Cars. They’re enormous. I saw so many pickup trucks and jeeps looking powerful enough to drive up a vertical wall that it became second nature. Roads were vast and enormous, with barely any pedestrians walking in favour of driving. Food was another increase in size: every portion of everything was enormous. Even bottled Pepsi is another 50% bigger than at home. It was usually cheaper too.

Food (this gets its own point too) is gloriously decadent.
On my final night in Austin we visited a hotdog bar and were given a basket of chocolate-coated bacon and cookies. Earlier in the week I’d eaten a pulled pork sandwich with fries that fed a whole group of us. BBQ was the order of the day and there were entire chains of restaurants dedicated to single desserts (pancakes, waffles, crepes). Street food was huge too, with vans operating out of car parks selling amazing and far-flung produce.

It’s friendly.
People occasionally seemed curious of us and our British ways, but they were always happy to please. That cliched image of the American service industry - with its “have a nice day sir!” and service with a smile – isn’t fictional and exists in apparently irony-free form. I can’t begin to imagine sandwich sellers or baristas greeting me with the level of fresh-faced enthusiasm and welcoming that I saw here. Secondly, we hired a pedicab ride to visit friends and found the driver, a long-haired anarchist squatter, hailing local families as he passed with a “how y’all doing?” which they warmly returned. Imagine that on the streets of Soho.

Television is insane.
TV news has ad breaks seemingly every few minutes, and those adverts are exercises in the unreal. They’re exactly the kind of thing you think they are – sugary, stock photo-esque imagery, with pretty smiling nurses telling you about “Expensicon, the brand new wonder drug that helps people like you. For just three easy payments of $33.95 you’ll see improvements in your skin, your libido and your dog.
Expensicon may result in unwanted growth of limbs and should not be used by pregnant women, children under 12 or people called Gary.” TV news is similarly bizarre, with a Fox News anchor repeatedly (and apparently seriously) referring to mysterious “loony left-wing liberals” claiming Obama’s health reforms were a work of good. Every news event was reported in terms of its impact on America – the Japanese earthquake was flagged as having potential risk for some American warships at sea nearby. Perhaps this happens equally frequently at home and I just don’t notice, but it seemed unnecessary. One news reporter had to physically demonstrate how long 8 feet was by running and gesturing across the studio, which seemed oddly patronising.

Public transport seems to be fairly underused.
The Amtrak train station I boarded from in Austin was on the outskirts of the city and was basically a single waiting room. Obviously New York has its famous Grand Central, but perhaps in some places, the train is just seen as the reserve of the poor and infirm. A voice on the intercom earlier apologised for the ‘crowded’ train – I wanted to show them a commuter train in London. There were seats spare and everything on this monster two-story beast. The train tracks by the station, incidentally, were at street level with no fence or barrier preventing people from getting close to the enormous freight train laden with steel containers which passed through before my train arrived. That said, the CTA (Chicago’s equivalent of the tube) runs 24 hours and is one price ($2.20, I believe), one ride – wish it was the same back home.

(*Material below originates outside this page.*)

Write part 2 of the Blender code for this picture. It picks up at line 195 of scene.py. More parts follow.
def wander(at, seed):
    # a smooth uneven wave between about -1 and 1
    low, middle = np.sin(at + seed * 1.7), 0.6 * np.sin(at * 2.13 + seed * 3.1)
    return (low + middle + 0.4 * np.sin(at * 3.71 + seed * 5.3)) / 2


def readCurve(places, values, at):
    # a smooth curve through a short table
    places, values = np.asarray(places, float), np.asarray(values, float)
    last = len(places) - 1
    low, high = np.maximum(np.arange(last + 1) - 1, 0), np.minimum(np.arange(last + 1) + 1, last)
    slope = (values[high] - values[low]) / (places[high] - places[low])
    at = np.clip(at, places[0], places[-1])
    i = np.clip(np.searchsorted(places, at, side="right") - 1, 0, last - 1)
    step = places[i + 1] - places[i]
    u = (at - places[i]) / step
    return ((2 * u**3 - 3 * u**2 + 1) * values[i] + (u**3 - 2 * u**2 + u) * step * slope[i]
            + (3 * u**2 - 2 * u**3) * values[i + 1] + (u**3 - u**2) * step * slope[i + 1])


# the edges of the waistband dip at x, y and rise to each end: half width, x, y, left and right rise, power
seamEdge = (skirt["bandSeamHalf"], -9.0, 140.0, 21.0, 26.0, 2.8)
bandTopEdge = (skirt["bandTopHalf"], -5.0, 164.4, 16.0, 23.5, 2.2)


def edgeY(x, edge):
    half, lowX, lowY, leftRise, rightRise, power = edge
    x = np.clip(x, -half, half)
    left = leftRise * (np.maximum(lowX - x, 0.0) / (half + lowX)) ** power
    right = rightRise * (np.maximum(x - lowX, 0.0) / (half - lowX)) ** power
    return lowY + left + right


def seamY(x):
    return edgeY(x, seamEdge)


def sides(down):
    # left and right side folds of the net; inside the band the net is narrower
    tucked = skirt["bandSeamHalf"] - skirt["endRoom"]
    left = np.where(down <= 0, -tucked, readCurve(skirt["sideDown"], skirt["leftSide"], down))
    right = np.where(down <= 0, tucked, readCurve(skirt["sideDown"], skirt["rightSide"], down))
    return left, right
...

There are vast acres of absolutely nothing.
On our (1000 mile) drive from Dallas, Texas to Chicago, Illinois, we passed pretty much nothing of interest, besides a few towns, the city of St Louis and the Mississippi river. Just miles and miles of highways (which, interestingly, were mostly unlit, relying solely on car headlamps to illuminate the road at night) and fields. Tiny towns flashed by as we drove, and fairly frequent sightings of American flags and “GOD BLESS AMERICA” on random billboards were sighted. Roadside attractions abound; we stopped off at ‘The Candy Factory’ and ‘The World’s Biggest Gift Store’ for petrol and passed ‘The World’s Biggest Rocking Chair’ en route to Chicago.

Convenience is king.
Austin had drive-through banks, and apparently in Las Vegas there were drive-through alcohol shops. Booze was also sold in petrol stations (fairly sure we don’t do that here) and there were off licenses on the highways themselves, which seemed to me like asking for trouble.

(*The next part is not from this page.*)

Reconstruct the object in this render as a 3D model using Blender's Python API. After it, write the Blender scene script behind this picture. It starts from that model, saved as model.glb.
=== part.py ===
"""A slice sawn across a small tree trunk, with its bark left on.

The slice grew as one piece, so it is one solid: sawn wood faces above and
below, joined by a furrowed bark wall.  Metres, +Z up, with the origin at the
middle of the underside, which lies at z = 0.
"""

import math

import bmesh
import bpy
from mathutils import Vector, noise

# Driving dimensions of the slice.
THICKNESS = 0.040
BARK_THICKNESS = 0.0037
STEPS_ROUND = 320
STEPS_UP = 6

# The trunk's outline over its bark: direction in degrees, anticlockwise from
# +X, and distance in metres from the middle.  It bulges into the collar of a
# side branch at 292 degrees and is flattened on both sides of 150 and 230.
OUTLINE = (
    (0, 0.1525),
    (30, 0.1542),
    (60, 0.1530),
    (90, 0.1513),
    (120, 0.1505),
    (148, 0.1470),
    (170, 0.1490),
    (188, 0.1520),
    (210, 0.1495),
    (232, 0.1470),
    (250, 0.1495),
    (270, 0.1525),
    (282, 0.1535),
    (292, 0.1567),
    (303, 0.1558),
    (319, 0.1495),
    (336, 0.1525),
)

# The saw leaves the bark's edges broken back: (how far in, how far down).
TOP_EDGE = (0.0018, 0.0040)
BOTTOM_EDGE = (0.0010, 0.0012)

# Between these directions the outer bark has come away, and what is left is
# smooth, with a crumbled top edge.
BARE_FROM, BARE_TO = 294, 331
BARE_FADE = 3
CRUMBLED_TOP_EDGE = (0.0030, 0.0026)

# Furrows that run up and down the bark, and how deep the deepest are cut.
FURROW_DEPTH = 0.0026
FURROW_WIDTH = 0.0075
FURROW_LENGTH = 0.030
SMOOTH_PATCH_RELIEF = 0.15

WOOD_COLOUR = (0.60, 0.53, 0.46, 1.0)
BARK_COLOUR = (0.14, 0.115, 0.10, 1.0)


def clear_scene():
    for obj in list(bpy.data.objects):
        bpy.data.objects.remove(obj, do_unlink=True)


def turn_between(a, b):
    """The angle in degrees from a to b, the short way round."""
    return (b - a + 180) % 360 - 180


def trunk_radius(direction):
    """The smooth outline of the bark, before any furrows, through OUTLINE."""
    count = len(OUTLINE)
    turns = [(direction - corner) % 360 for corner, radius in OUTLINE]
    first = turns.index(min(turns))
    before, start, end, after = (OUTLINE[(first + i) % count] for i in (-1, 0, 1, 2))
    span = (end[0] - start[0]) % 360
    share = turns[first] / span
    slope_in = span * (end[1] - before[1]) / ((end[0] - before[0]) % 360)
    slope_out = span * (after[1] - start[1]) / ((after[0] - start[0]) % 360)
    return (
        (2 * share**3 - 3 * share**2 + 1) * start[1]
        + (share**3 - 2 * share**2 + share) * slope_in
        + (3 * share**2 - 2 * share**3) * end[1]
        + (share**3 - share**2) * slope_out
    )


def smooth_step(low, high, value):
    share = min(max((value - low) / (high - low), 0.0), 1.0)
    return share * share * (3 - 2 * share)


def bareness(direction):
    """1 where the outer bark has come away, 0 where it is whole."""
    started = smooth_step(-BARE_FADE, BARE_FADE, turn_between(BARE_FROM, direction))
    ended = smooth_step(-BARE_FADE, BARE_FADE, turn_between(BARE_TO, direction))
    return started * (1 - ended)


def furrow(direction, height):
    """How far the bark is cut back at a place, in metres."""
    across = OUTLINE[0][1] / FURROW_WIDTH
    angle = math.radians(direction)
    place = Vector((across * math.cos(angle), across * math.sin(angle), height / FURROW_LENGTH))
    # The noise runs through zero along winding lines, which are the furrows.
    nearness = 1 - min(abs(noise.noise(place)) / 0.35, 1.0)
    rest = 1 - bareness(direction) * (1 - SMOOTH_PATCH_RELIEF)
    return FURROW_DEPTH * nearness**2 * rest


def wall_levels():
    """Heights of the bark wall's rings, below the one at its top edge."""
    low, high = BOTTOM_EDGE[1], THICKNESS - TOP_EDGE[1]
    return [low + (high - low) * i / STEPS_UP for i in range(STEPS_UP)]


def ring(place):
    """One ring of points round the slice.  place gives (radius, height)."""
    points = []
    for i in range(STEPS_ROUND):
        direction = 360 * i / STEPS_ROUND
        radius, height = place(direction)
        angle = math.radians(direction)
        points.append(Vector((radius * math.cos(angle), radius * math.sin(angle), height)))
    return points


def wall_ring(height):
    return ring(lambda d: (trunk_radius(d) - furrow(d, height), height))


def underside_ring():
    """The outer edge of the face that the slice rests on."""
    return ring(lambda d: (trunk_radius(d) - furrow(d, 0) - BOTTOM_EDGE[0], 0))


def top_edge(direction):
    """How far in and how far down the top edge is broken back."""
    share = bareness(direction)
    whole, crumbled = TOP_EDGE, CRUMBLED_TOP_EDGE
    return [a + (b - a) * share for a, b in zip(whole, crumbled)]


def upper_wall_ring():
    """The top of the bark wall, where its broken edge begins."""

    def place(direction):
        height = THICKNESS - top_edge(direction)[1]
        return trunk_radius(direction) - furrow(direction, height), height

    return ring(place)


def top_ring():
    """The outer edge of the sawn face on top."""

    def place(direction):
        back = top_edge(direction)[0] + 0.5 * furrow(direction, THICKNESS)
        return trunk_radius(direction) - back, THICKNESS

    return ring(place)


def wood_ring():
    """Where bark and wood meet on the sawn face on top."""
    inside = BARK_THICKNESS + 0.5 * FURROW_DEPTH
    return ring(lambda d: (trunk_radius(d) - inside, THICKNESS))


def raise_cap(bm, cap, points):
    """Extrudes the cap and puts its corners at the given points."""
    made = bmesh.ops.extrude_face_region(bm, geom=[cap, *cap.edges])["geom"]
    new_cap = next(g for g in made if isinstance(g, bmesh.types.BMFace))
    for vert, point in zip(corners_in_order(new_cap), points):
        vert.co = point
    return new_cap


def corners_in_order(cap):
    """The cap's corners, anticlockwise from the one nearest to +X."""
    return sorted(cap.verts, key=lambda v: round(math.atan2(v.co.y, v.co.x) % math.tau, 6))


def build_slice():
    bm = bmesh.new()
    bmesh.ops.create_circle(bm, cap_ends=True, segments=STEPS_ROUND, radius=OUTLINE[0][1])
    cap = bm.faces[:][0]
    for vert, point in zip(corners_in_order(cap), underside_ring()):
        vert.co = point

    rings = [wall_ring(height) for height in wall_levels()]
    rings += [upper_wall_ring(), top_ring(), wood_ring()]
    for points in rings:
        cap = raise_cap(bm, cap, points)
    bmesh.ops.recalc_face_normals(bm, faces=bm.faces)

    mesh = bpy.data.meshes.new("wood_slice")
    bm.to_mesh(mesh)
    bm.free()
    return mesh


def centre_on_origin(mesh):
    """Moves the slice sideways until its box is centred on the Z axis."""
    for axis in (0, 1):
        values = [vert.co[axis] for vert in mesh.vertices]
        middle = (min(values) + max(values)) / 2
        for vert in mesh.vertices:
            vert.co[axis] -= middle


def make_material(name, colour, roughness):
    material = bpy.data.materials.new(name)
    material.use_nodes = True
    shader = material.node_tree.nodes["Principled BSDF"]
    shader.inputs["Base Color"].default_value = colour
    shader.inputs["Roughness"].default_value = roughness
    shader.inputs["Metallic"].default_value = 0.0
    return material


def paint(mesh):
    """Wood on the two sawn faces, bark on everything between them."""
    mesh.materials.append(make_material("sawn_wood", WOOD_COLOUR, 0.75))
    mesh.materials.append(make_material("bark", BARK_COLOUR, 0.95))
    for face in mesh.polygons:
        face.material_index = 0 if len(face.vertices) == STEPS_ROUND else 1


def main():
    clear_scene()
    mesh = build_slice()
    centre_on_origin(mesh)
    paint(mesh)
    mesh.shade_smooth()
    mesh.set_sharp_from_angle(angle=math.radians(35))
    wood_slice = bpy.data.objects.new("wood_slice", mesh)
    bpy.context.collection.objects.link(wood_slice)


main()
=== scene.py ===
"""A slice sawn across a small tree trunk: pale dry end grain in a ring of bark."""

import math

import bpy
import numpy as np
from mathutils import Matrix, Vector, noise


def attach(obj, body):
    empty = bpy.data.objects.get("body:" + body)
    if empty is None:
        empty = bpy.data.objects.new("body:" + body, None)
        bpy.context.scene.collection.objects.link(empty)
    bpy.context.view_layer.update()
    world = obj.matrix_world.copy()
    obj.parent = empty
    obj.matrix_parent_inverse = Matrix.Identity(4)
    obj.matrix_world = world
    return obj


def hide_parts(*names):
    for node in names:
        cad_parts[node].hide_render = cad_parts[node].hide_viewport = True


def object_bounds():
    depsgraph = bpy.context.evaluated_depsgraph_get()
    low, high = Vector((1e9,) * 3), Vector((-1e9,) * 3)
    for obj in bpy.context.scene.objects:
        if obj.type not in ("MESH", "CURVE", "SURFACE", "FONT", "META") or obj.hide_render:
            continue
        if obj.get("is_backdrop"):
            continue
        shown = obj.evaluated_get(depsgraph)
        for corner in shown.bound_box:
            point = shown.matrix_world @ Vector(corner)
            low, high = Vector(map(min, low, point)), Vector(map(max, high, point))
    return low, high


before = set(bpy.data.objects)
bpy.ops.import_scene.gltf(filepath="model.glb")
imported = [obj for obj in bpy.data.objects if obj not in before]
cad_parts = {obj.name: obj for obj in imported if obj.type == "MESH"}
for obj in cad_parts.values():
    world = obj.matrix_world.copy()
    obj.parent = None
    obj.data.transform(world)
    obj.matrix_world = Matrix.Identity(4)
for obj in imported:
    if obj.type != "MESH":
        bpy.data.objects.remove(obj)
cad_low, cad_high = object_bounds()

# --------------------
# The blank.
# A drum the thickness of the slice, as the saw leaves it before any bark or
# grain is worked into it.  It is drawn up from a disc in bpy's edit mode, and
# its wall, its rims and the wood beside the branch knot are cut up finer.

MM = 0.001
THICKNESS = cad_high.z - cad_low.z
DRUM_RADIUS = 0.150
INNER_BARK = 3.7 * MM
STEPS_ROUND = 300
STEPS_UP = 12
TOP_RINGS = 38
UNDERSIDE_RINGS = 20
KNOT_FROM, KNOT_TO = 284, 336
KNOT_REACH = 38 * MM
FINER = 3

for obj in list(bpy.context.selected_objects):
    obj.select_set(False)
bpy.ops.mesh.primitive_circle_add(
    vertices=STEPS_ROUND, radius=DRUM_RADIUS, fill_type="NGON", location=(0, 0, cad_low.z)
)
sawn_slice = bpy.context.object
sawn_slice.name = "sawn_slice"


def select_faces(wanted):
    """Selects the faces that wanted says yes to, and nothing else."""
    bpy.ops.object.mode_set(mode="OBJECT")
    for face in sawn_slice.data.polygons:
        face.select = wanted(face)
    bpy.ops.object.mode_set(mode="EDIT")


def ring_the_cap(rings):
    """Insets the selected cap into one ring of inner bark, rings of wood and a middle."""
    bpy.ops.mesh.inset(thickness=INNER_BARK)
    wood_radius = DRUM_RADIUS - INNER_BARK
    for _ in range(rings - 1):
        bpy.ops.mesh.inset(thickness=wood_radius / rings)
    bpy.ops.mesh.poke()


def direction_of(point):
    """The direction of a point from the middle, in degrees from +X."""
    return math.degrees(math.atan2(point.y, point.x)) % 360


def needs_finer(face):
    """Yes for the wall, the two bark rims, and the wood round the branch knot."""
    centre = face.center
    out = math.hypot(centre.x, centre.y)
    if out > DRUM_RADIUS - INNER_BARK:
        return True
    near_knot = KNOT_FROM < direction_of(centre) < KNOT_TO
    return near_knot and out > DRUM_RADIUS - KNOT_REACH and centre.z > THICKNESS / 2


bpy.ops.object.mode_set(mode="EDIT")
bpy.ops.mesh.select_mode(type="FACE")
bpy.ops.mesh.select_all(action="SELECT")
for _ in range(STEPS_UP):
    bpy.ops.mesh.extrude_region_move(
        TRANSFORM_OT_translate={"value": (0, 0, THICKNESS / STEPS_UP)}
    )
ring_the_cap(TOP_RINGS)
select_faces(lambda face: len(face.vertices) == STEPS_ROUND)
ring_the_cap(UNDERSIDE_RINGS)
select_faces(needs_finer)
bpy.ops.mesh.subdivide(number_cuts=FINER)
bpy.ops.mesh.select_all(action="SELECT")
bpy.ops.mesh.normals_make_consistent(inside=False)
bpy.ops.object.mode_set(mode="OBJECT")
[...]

Even the exotic stuff is Americanised.
We ate at a place called the Flat Top Grill in Chicago where you fill bowls with predominantly Chinese/Thai raw ingredients (veg, meat, sauces, etc) and take them to a chef who stir fries them on the spot for you. Mixed in amid the beansprouts and teriyaki sauce were things like grated cheese and mayo – those famous south Asian condiments. Obviously you have to give the people what they want, but I found this bizarre even in a fusion food context.

Roads are occasionally unfathomable.
Drivers edge menacingly toward you as you cross on a green light (which is white, not green, for pedestrians) and they’re legally allowed to turn right on red lights while stopped, which can be confusing. My London instincts were telling me to ‘jaywalk’ frequently but I had to learn to stop doing this after annoying one too many drivers.

While I’m busy pointing out the differences, and trying not to be a poncy European mocking our American cousins, I actually had a fantastic time. The USA is an amazing country, if not only for its scale, and I met some incredible people, ate some jaw-achingly-good food, drank some surprisingly decent beers and saw some all-round cool shit. I’m not quite sure I’d swap it for London – I got a little nostalgic for old buildings and rubbish weather – but it’s certainly a sight to see.

My overall conclusion was that the USA is most definitely the ‘land of opportunity’ – it’s just that not every opportunity should be taken. Like eating a basket full of chocolate-coated bacon, for example.